Rescue Dawn, Aug. 07

BY NEIL FAUERSO

OKAY, I’m biased. Werner Herzog is in many ways my favorite director. His heyday running from Aguirre: Wrath of the God in 1973 to Cobra Verde in 1987 is the greatest 15-year stretch of any director I know. In this time Herzog made, in addition to aforementioned: Heart of Glass, Stroszek, Woyzeck, Nosferatu, Fitzcarraldo, and Where the Green Ants Dream in the process weaving an unrivaled landscape of existential dread and dreams, sacred profanity, and the cruel and gorgeous machinations of nature. Since then, Herzog has mainly made documentaries that, while often remarkable, lack the spiritual and emotional depth charge of his earlier work. His last foray into dramatic film, 2001’s Invincible, was the absolute nadir of his career, a completely phony and stilted “true fable” about a Jewish strong man in Germany during the Nazi regime. So it is with great joy that Rescue Dawn marks Herzog’s dramatic return and the most emotionally affecting film of the summer.

A narrative remake of an earlier Herzog documentary, Rescue Dawn is the story of Dieter Dengler (Christian Bale), an optimistic and friendly German-born Air Force pilot, who on his first mission in Vietnam is shot down, captured, and imprisoned under unfathomable circumstances. How Dieter survives and escapes makes up the bulk of this simple and gripping film. Herzog is very matter of fact in his delivery and approach. The POW scenes are the most naturalistic and plaintive I’ve ever seen. Dieter’s camaraderie with his fellow prisoners is deeply lived in and believable. Buoyed by the stellar performances by Jeremy Davies and Steve Zahn, prisoners of war have never seemed more vulnerable and real.

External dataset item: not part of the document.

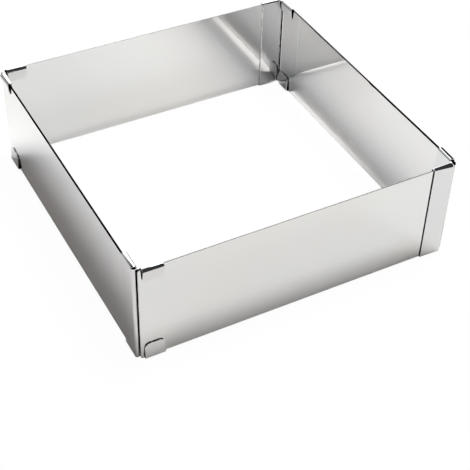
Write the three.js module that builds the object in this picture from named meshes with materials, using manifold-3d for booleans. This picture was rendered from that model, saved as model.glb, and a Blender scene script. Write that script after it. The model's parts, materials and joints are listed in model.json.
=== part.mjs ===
// Adjustable square cake frame.
//
// Four equal flat plates of polished stainless sheet stand on edge in a
// pinwheel, and four equal folded corner clips join them. Every clip has two
// legs at a right angle. Its fixed leg lies on the outside of one plate and is
// hooked over that plate's top and bottom edges, close to the plate's end. Its
// sliding leg lies on the inside of the next plate, hooked over that plate's
// edges from the other side, and that plate is free to slide through it. The
// frame is drawn at its largest size, with every free end at its own corner.
//
// Millimetres, +Z up. The origin is at the middle of the square, at the height
// of the surface that the frame stands on. The front plate faces -Y.

import * as THREE from 'three';
import { mergeVertices } from 'three/addons/utils/BufferGeometryUtils.js';
import Module from 'manifold-3d';

// ---- driving dimensions ----
const SIDE = 255;          // outer face to outer face of two opposite plates
const HEIGHT = 85;         // overall height, over the folded edges of the clips
const SHEET = 0.8;         // plate thickness
const CLIP_SHEET = 0.6;    // clip thickness
const GAP = 0.3;           // running gap of a hook over its plate's edge, and at its tip
const FIX_GAP = 0.5;       // gap between a fixed leg and its plate
const SLIDE_GAP = 1.4;     // gap between a sliding leg and its plate, which hangs loose in the hooks
const FREE_END = 0.9;      // a plate's free end stops this far inside the corner
const LEG = 20;            // each clip leg's free edge, from the outer corner
const BEND_IN = 0.9;       // inside radius of a clip's upright bend
const FIX_HOOK_START = 4.6;   // fixed leg: where its folded hooks begin
const SLIDE_HOOK_START = 4.6; // sliding leg: where its folded hooks begin
const TOP_HOOK = 11;       // how far a top hook reaches down, from the very top
const BOTTOM_HOOK = 14;    // how far a bottom hook reaches up, from the bottom
const TOP_HOOK_CORNER = 2;    // rounded corners of a top hook
const BOTTOM_HOOK_CORNER = 4; // rounded corners of a bottom hook
const ROLL = 2.1;          // outside radius of a hook's soft roll, away from the leg
const TOP_ROLL_AT = 1.6;   // centre of a top hook's roll, from the plate's face on the leg's side
const BOTTOM_ROLL_AT = 0.6;   // the same at the bottom, where the fold is tighter
const PLATE_CORNER = 1;    // rounded corners of a plate
const ARC_STEPS = 6;       // facets in a quarter turn of a fold

// ---- sizes that follow ----
const RISE = GAP + CLIP_SHEET;         // how far a hook stands over a plate's edge
const INNER = SHEET + SLIDE_GAP + CLIP_SHEET; // inner face of a sliding leg
const Z_TOP = HEIGHT - RISE;           // top edge of the plates
const Z_BOTTOM = RISE;                 // bottom edge of the plates
const BEND_OUT = BEND_IN + CLIP_SHEET; // outside radius of the upright bend
const HELD_END = INNER + 2.2;          // where a plate's held end stops

const wasm = await Module();
wasm.setup();

// ---- closed meshes in and out of the boolean library ----
function toSolid(geometry) {
  const bare = geometry.clone();
  bare.deleteAttribute('normal');
  bare.deleteAttribute('uv');
  const merged = mergeVertices(bare, 1e-5);
  return new wasm.Manifold(new wasm.Mesh({
    numProp: 3,
    vertProperties: new Float32Array(merged.attributes.position.array),
    triVerts: new Uint32Array(merged.index.array),
  }));
}

function toGeometry(solid) {
  const mesh = solid.getMesh();
  const count = mesh.vertProperties.length / mesh.numProp;
  const position = new Float32Array(count * 3);
  for (let i = 0; i < count; i += 1) {
    for (let k = 0; k < 3; k += 1) {
      position[i * 3 + k] = mesh.vertProperties[i * mesh.numProp + k];
    }
  }
  const geometry = new THREE.BufferGeometry();
  geometry.setAttribute('position', new THREE.BufferAttribute(position, 3));
  geometry.setIndex(new THREE.BufferAttribute(new Uint32Array(mesh.triVerts), 1));
  geometry.computeVertexNormals();
  return geometry;
}

// Extrudes a flat shape along the third axis of a frame of unit axes.
function slab(points, depth, ax, ay, origin) {
  const shape = new THREE.Shape(points.map(([x, y]) => new THREE.Vector2(x, y)));
  const geometry = new THREE.ExtrudeGeometry(shape, {
    depth, bevelEnabled: false, curveSegments: 1,
  });
  const az = new THREE.Vector3().crossVectors(ax, ay);
  const matrix = new THREE.Matrix4().makeBasis(ax, ay, az);
  matrix.setPosition(origin);
  geometry.applyMatrix4(matrix);
  return geometry;
}

function arc(cx, cy, r, fromDeg, toDeg, steps = ARC_STEPS) {
  const points = [];
  for (let i = 0; i <= steps; i += 1) {
    const a = THREE.MathUtils.degToRad(fromDeg + ((toDeg - fromDeg) * i) / steps);
    points.push([cx + r * Math.cos(a), cy + r * Math.sin(a)]);
  }
  return points;
}

function rect(x0, x1, y0, y1) {
  return [[x0, Math.min(y0, y1)], [x1, Math.min(y0, y1)], [x1, Math.max(y0, y1)], [x0, Math.max(y0, y1)]];
}

const X = new THREE.Vector3(1, 0, 0);
const Y = new THREE.Vector3(0, 1, 0);
const Z = new THREE.Vector3(0, 0, 1);

// ---- one plate: a flat strip with just-rounded corners ----
// The corner that it is drawn from is at the origin: its free end stops just
// inside that corner, and its held end stops inside the clip at the other one.
function plateGeometry() {
  const x0 = FREE_END;
  const x1 = SIDE - HELD_END;
  const r = PLATE_CORNER;
  const outline = [
    ...arc(x0 + r, Z_BOTTOM + r, r, 180, 270),
    ...arc(x1 - r, Z_BOTTOM + r, r, 270, 360),
    ...arc(x1 - r, Z_TOP - r, r, 0, 90),
    ...arc(x0 + r, Z_TOP - r, r, 90, 180),
  ];
  return slab(outline, SHEET, X, Z, new THREE.Vector3(0, SHEET, 0));
}

// ---- the section of a hook, across its plate ----
// n runs across the plate from its face on the leg's side, so the plate lies in
// 0 < n < SHEET. Heights here run up from the plate's edge. The sheet turns
// over the plate's edge, runs flat across it, rolls over softly and comes back
// slantwise, until its tip is a running gap away from the plate.
function hookSection(reach, legGap, rollAt) {
  const tipN = SHEET + GAP;
  const turn = legGap + CLIP_SHEET > 1.5 ? 1.6 : legGap + CLIP_SHEET;
  const turnN = turn - legGap - CLIP_SHEET;
  const turnZ = RISE - turn;
  const centreZ = RISE - ROLL;
  const inside = ROLL - CLIP_SHEET;
  const dn = tipN - rollAt;
  const dz = reach + centreZ;
  const slant = THREE.MathUtils.radToDeg(Math.asin(inside / Math.hypot(dn, dz)) - Math.atan2(dn, dz));
  const a = THREE.MathUtils.degToRad(slant);
  const tip = [tipN, -reach];
  const outTip = [tipN + CLIP_SHEET * Math.cos(a), -reach - CLIP_SHEET * Math.sin(a)];
  return [
    [-legGap - CLIP_SHEET, -2],
    ...arc(turnN, turnZ, turn, 180, 90),
    ...arc(rollAt, centreZ, ROLL, 90, -slant, ARC_STEPS + 1),
    outTip,
    tip,
    ...arc(rollAt, centreZ, inside, -slant, 90, ARC_STEPS + 1),
    ...arc(turnN, turnZ, turn - CLIP_SHEET, 90, 180),
    [-legGap, -2],
  ];
}

// ---- one corner clip ----
// Drawn at the corner at the origin, with the sliding leg along +X, on the
// inside of the plate that lies in 0 < y < SHEET, and the fixed leg along +Y,
// on the outside of the plate that lies in 0 < x < SHEET.
function clipSolid() {
  // the two legs and the upright bend between them, seen from above
  const bx = -FIX_GAP + BEND_IN;
  const by = INNER + BEND_IN;
  const angle = [
    ...arc(bx, by, BEND_OUT, 180, 270),
    [LEG, SHEET + SLIDE_GAP],
    [LEG, INNER],
    ...arc(bx, by, BEND_IN, 270, 180),
    [-FIX_GAP, LEG],
    [-FIX_GAP - CLIP_SHEET, LEG],
  ];
  let solid = toSolid(slab(angle, Z_TOP - Z_BOTTOM, X, Y, new THREE.Vector3(0, 0, Z_BOTTOM)));
  // where the hooks begin, the legs end at the start of the fold
  const shave = (depth, s0, fixed) => {
    for (const z of [Z_TOP - depth, Z_BOTTOM + depth]) {
      const z1 = z > HEIGHT / 2 ? HEIGHT : 0;
      const bar = fixed
        ? slab(rect(s0, LEG + 1, z, z1), 3, Y, Z, new THREE.Vector3(-3, 0, 0))
        : slab(rect(s0, LEG + 1, z, z1), 3, X, Z, new THREE.Vector3(0, INNER + 0.5, 0));
      solid = solid.subtract(toSolid(bar));
    }
  };
  shave(FIX_GAP + CLIP_SHEET - RISE, FIX_HOOK_START, true);
  shave(1.6 - RISE, SLIDE_HOOK_START, false);

  // the outline that trims a hook, seen square to the plate: its free corners
  // are rounded, and it runs past the fold
  const outline = (s0, s1, zTip, zPast, r) => {
    if (zTip < zPast) {
      return [[s0, zPast], ...arc(s0 + r, zTip + r, r, 180, 270), ...arc(s1 - r, zTip + r, r, 270, 360), [s1, zPast]];
    }
    return [[s0, zPast], [s1, zPast], ...arc(s1 - r, zTip - r, r, 0, 90), ...arc(s0 + r, zTip - r, r, 90, 180)];
  };

  for (const [up, edge, hook, corner, rollAt] of [
    [1, Z_TOP, TOP_HOOK, TOP_HOOK_CORNER, TOP_ROLL_AT],
    [-1, Z_BOTTOM, BOTTOM_HOOK, BOTTOM_HOOK_CORNER, BOTTOM_ROLL_AT],
  ]) {
    const reach = hook - RISE;
    const zTip = edge - up * reach;
    const section = (legGap) => hookSection(reach + 0.2, legGap, rollAt).map(([n, h]) => [n, edge + up * h]);
    // sliding leg: folds out over the plate, towards -Y
    const slideBar = toSolid(slab(section(SLIDE_GAP).map(([n, z]) => [SHEET - n, z]), LEG - SLIDE_HOOK_START, Y, Z,
      new THREE.Vector3(SLIDE_HOOK_START, 0, 0)));
    const slideTrim = toSolid(slab(outline(SLIDE_HOOK_START, LEG, zTip, edge + up * 5, corner), 8, X, Z,
      new THREE.Vector3(0, SHEET, 0)));
    const slideRoot = toSolid(slab(rect(SLIDE_HOOK_START, LEG, edge - up * 3, edge + up * 5), 4, X, Z,
      new THREE.Vector3(0, SHEET + 3.5, 0)));
    solid = solid.add(slideBar.intersect(slideTrim.add(slideRoot)));
    // fixed leg: folds in over the plate, towards +X
    const fixBar = toSolid(slab(section(FIX_GAP).map(([n, z]) => [-n, z]), LEG - FIX_HOOK_START, X.clone().negate(), Z,
      new THREE.Vector3(0, FIX_HOOK_START, 0)));
    const fixTrim = toSolid(slab(outline(FIX_HOOK_START, LEG, zTip, edge + up * 5, corner), 8, Y, Z,
      new THREE.Vector3(0, 0, 0)));
    const fixRoot = toSolid(slab(rect(FIX_HOOK_START, LEG, edge - up * 3, edge + up * 5), 4, Y, Z,
      new THREE.Vector3(-3.5, 0, 0)));
    solid = solid.add(fixBar.intersect(fixTrim.add(fixRoot)));
  }
  return solid;
}

// ---- the assembly: one plate and one clip, four times round the square ----
const plate = plateGeometry().translate(-SIDE / 2, -SIDE / 2, 0);
const clip = toGeometry(clipSolid()).translate(-SIDE / 2, -SIDE / 2, 0);

const plateSteel = { color: 0xd9d8d6, roughness: 0.12, metalness: 1.0 };
const clipSteel = { color: 0xdcdcdc, roughness: 0.16, metalness: 1.0 };

const group = new THREE.Group();
const corners = [
  ['plate_front', 'clip_front_left'],
  ['plate_right', 'clip_front_right'],
  ['plate_back', 'clip_back_right'],
  ['plate_left', 'clip_back_left'],
];
corners.forEach(([plateName, clipName], quarter) => {
  const turned = new THREE.Group();
  turned.rotation.z = (quarter * Math.PI) / 2;
  const plateMesh = new THREE.Mesh(plate.clone(), new THREE.MeshStandardMaterial(plateSteel));
  plateMesh.name = plateName;
  const clipMesh = new THREE.Mesh(clip.clone(), new THREE.MeshStandardMaterial(clipSteel));
  clipMesh.name = clipName;
  turned.add(plateMesh, clipMesh);
  group.add(turned);
});

export default group;
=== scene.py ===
import json
import math

import bpy
import numpy as np
from mathutils import Matrix, Vector, noise


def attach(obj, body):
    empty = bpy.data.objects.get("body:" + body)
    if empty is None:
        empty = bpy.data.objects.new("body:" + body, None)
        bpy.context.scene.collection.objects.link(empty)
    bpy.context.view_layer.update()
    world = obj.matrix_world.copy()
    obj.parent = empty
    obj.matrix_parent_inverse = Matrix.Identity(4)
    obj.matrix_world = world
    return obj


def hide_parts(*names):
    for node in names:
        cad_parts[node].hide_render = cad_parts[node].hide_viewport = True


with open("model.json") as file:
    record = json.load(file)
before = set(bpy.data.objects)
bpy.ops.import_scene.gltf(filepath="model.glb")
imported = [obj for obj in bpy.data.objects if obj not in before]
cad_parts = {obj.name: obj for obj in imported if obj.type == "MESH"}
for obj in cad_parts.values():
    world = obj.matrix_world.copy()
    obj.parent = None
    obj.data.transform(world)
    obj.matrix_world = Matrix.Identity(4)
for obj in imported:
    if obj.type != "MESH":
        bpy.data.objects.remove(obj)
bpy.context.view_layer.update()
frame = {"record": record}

# ---------------------------------------------------------------------------
# Sizes in millimetres, in the frame's own axes. One plate and one clip are
# drawn for the front-left corner and turned by quarter turns to the others.
# ---------------------------------------------------------------------------
SIDE = 255.0
SHEET = 0.8
CLIP_SHEET = 0.6
HALF = CLIP_SHEET / 2
GAP = 0.3
Z_TOP = 84.1
Z_BOTTOM = 0.9
PLATE_U0 = 0.9
PLATE_U1 = 250.0
LEG = 20.0
RISE = GAP + CLIP_SHEET               # a hook's top over its plate's edge
BEND = 1.2                            # mid radius of the upright bend
HOOK_START = 4.6
HOOKS = {"top": (11.0, 2.0), "bottom": (14.0, 4.0)}   # reach from the very edge, corner radius
ROLL = 2.1                            # outside radius of the soft roll
MM = 0.001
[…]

And then there’s Christian Bale. I’ve widely believed Bale to be the actor of his generation, and in Rescue Dawn he confirms it. Bale nails the shifty, faint German intonations of Dieter’s accent, his quiet resilience, his unflagging optimism. What could have been a lofty and sentimental performance ends up being awe-inspiring and human.

Herzog is notorious/famous for his loose, naturalistic style and it works fabulously here. The beautiful, lush photography is tempered by the documentary-like editing and framing. Herzog effortlessly captures the banal cruelty and desperation of warfare and the unrelenting pressure of the jungle. Rescue Dawn becomes both serene and nail-biting, an exhaustive, cathartic film.